Object modeling scripts:

▼

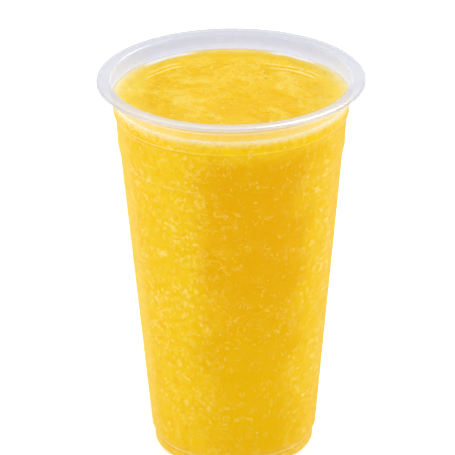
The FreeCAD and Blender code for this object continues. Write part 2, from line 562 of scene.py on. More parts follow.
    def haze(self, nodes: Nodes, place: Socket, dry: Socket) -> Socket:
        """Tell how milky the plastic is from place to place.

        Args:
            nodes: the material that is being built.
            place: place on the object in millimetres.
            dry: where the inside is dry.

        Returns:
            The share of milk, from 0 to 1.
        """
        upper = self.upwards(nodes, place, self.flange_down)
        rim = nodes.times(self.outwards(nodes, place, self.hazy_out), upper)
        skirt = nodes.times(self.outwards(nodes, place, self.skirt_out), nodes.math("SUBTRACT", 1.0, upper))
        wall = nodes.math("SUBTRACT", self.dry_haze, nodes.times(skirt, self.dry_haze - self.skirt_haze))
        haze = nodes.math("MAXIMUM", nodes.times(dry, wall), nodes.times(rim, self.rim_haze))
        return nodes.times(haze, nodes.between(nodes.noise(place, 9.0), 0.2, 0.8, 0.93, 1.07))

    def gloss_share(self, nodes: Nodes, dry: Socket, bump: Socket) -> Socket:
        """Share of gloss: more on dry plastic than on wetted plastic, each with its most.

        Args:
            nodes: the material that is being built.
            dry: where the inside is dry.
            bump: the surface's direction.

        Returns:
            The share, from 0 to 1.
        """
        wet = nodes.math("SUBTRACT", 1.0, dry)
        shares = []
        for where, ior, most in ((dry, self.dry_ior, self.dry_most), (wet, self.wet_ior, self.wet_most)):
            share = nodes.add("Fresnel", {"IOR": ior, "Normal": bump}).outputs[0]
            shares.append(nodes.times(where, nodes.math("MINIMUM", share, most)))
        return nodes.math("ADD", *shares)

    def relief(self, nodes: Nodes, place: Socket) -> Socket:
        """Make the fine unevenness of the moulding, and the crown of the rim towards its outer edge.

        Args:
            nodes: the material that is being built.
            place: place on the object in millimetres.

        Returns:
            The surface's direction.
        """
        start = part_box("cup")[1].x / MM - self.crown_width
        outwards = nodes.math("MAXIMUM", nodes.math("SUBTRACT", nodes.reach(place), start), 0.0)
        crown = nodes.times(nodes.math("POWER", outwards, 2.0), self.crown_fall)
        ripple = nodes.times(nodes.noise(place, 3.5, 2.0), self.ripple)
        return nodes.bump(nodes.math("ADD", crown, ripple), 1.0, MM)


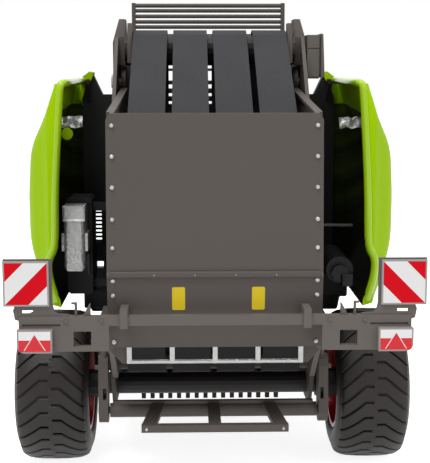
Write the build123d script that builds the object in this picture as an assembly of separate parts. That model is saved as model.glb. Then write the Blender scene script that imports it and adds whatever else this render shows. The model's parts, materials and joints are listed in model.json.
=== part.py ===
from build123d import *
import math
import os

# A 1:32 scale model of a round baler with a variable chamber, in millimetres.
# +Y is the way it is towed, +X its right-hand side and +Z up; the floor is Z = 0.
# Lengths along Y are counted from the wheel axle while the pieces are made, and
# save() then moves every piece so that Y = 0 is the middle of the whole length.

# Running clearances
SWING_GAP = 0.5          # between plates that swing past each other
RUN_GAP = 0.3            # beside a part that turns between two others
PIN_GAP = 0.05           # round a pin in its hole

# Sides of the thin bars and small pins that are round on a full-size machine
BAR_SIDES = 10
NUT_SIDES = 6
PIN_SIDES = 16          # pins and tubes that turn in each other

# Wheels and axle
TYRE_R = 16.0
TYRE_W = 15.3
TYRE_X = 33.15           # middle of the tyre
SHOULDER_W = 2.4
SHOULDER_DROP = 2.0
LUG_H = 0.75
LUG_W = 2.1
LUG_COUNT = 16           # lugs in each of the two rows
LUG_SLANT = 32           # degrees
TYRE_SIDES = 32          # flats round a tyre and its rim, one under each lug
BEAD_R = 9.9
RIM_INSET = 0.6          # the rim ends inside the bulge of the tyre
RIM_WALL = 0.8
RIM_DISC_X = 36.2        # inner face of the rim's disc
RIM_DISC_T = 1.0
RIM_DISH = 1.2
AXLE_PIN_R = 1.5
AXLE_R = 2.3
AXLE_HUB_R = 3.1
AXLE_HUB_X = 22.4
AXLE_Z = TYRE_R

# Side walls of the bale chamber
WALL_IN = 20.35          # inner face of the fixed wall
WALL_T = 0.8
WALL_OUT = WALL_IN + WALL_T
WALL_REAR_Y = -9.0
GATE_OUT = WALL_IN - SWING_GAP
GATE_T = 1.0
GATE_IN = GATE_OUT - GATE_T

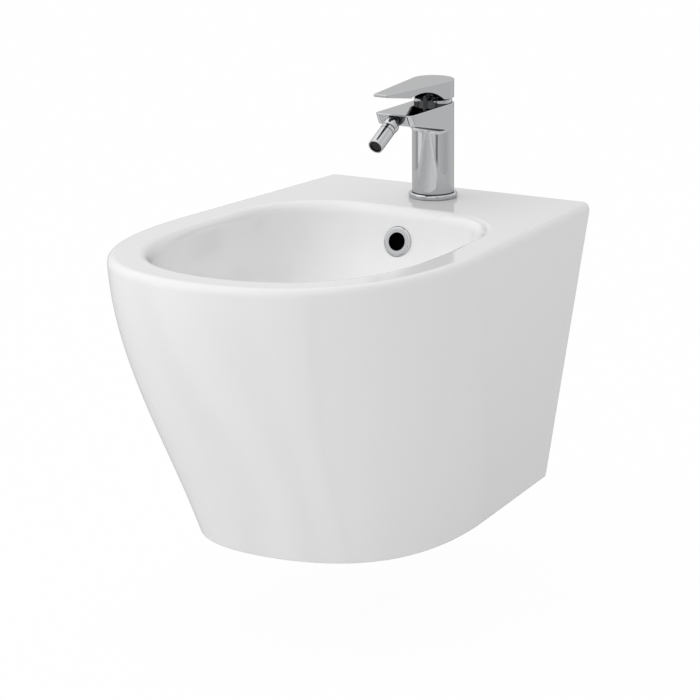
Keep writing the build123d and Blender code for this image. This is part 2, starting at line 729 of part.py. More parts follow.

▲

■ Task
Copy every line from the records above that contains the word "scene".

■ Result of this exercise
The FreeCAD and Blender code for this object continues. Write part 2, from line 562 of scene.py on. More parts follow.
Write the build123d script that builds the object in this picture as an assembly of separate parts. That model is saved as model.glb. Then write the Blender scene script that imports it and adds whatever else this render shows. The model's parts, materials and joints are listed in model.json.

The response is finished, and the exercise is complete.